Begitu pula bagi para mufasir modern, tidak juga harus mengklaim bahwa metode para mufasir klasik yang digunakan untuk memberikan interpertasi terhadap teks-teks Al-Qur’an tidak dapat diterapkan di era sekarang ini, pun menganggap Al-Qur’an terkesan sangat kaku di depan khalayak, sehingga kemudian dapat menghilangkan autentisitas Al-Qur’an itu sendiri.
Dengan demikian, melihat hal di atas bukanlah hal yang tabu untuk dilakukan—tidak berlebihan jika dianggap sebagai suatu keharusan—mengingat fenomena-fenomena sekarang ini tampil semakin garang dan brutal, bahkan membabi buta.
Apabila tidak ada semacam proteksi terhadap perkembangan zaman ini, otomatis ayat-ayat Al-Qur’an cenderung akan “dipaksa” secara liar di depan puplik, yang pada akhirnya akan melahirkan embrio-embrio radikalisme. Sebab, hal ini dipengaruhi oleh capaian-capaian ilmu pengetahuan modern yang merupakan fenomena spektakuler, yang semakin tak terbantahkan kehadirannya dalam kehidupan manusia milenium, sehingga alasan-alasan primordial tidak dibenarkan untuk menjustifikasi fenomena tersebut.
Yang harus diperhatikan dalam mencerna tafsir sains bagi pengadopsi tafsir adalah langkah-langkah dan garis linear yang ditempuh oleh sang mufasir. Seorang mufasir dituntut untuk berusaha mensinergikan ilmu tafsir dengan ilmu bantu lainya (sains modern).
Di antara garis linear harus ditempuh adalah: pertama, Al-Qur’an sebagai objek kajian tafsir tidak dapat dilepaskan dari Al-Qur’an itu sendiri. Artinya, dengan terminologi penafsiran apa pun, dalam menafsirkan Al-Qur’an hendaknya merujuk pada dimensi ayat lainnya, guna menguatkan posisi tafsir tersebut, dengan cara mendatangkan ayat-ayat lain sebagai katalisnya, sehingga kemudian memberikan titik temu dengan metode yang mereka ambil.

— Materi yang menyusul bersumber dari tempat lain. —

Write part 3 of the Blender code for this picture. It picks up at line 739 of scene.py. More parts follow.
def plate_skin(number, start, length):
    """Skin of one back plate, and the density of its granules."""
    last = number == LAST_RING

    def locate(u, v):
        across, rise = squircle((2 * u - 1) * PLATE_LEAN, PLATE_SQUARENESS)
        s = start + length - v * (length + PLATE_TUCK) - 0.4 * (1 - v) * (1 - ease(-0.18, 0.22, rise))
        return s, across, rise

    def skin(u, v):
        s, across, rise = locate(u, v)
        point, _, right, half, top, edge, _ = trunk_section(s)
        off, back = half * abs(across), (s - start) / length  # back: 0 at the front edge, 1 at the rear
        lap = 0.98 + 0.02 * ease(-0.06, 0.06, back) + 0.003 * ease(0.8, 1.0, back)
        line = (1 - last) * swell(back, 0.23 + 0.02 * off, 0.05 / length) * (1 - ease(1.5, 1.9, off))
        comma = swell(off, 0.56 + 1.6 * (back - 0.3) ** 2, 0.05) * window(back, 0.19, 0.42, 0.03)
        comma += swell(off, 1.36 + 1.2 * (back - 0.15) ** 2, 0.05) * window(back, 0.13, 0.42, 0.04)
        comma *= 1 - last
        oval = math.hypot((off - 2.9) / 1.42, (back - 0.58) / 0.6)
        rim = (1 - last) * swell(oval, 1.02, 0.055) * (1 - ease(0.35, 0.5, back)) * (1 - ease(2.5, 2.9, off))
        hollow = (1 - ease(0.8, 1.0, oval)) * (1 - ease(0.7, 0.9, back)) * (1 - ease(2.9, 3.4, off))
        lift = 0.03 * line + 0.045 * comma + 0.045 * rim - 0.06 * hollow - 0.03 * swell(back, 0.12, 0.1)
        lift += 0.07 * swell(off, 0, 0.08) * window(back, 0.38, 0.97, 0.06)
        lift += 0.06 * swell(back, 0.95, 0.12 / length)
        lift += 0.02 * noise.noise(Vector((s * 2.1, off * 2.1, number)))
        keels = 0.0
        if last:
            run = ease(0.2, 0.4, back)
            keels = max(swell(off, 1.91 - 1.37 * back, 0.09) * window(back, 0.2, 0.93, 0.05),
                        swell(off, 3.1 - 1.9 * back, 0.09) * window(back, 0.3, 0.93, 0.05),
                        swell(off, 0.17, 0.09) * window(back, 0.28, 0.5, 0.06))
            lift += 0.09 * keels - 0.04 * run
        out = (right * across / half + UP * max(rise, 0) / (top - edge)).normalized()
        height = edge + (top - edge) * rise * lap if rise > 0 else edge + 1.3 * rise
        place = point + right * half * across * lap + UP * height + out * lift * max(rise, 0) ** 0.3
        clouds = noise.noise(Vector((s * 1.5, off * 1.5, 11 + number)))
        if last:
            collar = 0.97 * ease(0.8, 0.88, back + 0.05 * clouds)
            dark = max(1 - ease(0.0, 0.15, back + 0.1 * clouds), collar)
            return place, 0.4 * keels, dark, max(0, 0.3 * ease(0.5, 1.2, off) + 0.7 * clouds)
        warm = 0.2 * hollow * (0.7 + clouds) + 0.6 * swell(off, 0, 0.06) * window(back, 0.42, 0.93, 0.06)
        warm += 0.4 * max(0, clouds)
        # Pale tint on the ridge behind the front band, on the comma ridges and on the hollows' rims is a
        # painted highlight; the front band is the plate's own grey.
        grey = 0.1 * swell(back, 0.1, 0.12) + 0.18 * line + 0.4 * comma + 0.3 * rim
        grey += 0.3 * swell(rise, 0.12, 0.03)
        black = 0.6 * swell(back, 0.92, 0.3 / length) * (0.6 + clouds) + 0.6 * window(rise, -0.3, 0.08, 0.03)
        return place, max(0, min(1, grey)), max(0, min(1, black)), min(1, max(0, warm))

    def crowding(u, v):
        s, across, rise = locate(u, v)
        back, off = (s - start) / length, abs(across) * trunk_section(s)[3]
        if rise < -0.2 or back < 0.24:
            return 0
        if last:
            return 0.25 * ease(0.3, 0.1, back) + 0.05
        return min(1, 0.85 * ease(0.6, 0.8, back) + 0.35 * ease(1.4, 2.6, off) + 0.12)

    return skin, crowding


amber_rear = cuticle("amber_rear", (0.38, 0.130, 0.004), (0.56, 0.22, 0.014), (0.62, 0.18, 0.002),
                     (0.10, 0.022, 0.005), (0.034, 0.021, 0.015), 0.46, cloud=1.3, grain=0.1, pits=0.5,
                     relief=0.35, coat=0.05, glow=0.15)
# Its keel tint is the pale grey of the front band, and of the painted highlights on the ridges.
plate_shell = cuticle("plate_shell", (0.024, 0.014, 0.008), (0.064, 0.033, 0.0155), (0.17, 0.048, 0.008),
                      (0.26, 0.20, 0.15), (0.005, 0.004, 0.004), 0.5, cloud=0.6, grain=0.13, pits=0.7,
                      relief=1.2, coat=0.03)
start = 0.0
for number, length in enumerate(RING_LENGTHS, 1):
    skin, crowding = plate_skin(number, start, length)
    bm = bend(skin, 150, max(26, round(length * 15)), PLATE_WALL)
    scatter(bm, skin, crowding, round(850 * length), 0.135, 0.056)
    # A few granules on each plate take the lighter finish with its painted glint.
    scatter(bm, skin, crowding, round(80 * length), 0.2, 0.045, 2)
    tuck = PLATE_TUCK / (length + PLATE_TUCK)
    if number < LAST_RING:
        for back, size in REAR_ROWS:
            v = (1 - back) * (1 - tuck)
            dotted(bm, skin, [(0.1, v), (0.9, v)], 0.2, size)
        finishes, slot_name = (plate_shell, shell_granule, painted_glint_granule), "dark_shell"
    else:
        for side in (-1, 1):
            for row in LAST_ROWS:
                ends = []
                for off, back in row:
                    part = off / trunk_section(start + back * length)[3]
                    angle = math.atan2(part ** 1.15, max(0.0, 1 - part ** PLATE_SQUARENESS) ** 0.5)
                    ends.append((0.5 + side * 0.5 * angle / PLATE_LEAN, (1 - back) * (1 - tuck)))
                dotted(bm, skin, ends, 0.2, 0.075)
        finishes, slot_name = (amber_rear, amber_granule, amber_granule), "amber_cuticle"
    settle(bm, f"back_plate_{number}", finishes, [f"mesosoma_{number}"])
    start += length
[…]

Reaksi semacam ini dapat meminimalisir “politisasi” atau “pemerkosasaan” terhadap ayat-ayat Al-Qur’an dengan berdalih mengunakan metode tafsir tertentu.
Kedua, hadis sebagai salah satu penunjang terhadap keselarasan tafsir Al-Qur’an . Hal ini merupakan kunci kedua setelah Al-Qur’an. Ketiga, menguasai kaidah linguistik bahasa Arab.
Begitu juga bagi para penganut tafsir bi al-Ma’tsur (riwayat) tidaklah menjustifikasi munculnya penafsiran-penafsiran modern, karena semua itu memiliki tujuan yang sama, yaitu untuk memahami Al-Qur’an seutuhnya dari pelbagai macam perspektif. Mereka semua mempunyai kelebihan yang dapat disesuaikan dengan keadaan waktu dan tempat yang mereka hadapi.
Sebagaimana frekuensi gelombang logitudinal yang diberikan seorang al-Ghazali terhadap penafsiran dengan metode ilmu pengetahuan yang beliau terapkan sangat relevan untuk membarikan tambahan frekuensinya agar mendapatkan titik temu dalam makna Al-Qur’an itu sendiri.
Imam Al-Qur’an menyatakan bahwa seluruh ilmu tercakup dalam af’alu Allah (peran Allah), sedangkan Al-Qur’an itu sebagai syarah (penjelas) Dzat, sifat dan af`alu Allah. Maka dari itu, memahami lewat pendekatan sains secara tidak langsung dapat mengungkap keesaan-Nya sehingga semakin memperkuat iman seseorang yang mempelajarinya. Bukankah salah satu fungsi utama Al-Qur’an adalah sebagai hudan linnas, semua itu didapati di dalam samudera Al-Qur’an yang tak bermuara.
Setidaknya atas fenomena-fenomena yang ada di hadapan kita saat ini, sebagai umat Islam yang menjunjung tinggi kebenaran Al-Qur’an serta meyakininya sebagai petunjuk bagi umat Islam. Maka menjadi keniscayaan untuk mengkaji Al-Qur’an lebih dalam, sehingga kemudian mampu menjawab pertanyaan-pertanyaan yang ada di setiap lini kehidupan umat manusia. Wallau A’lam.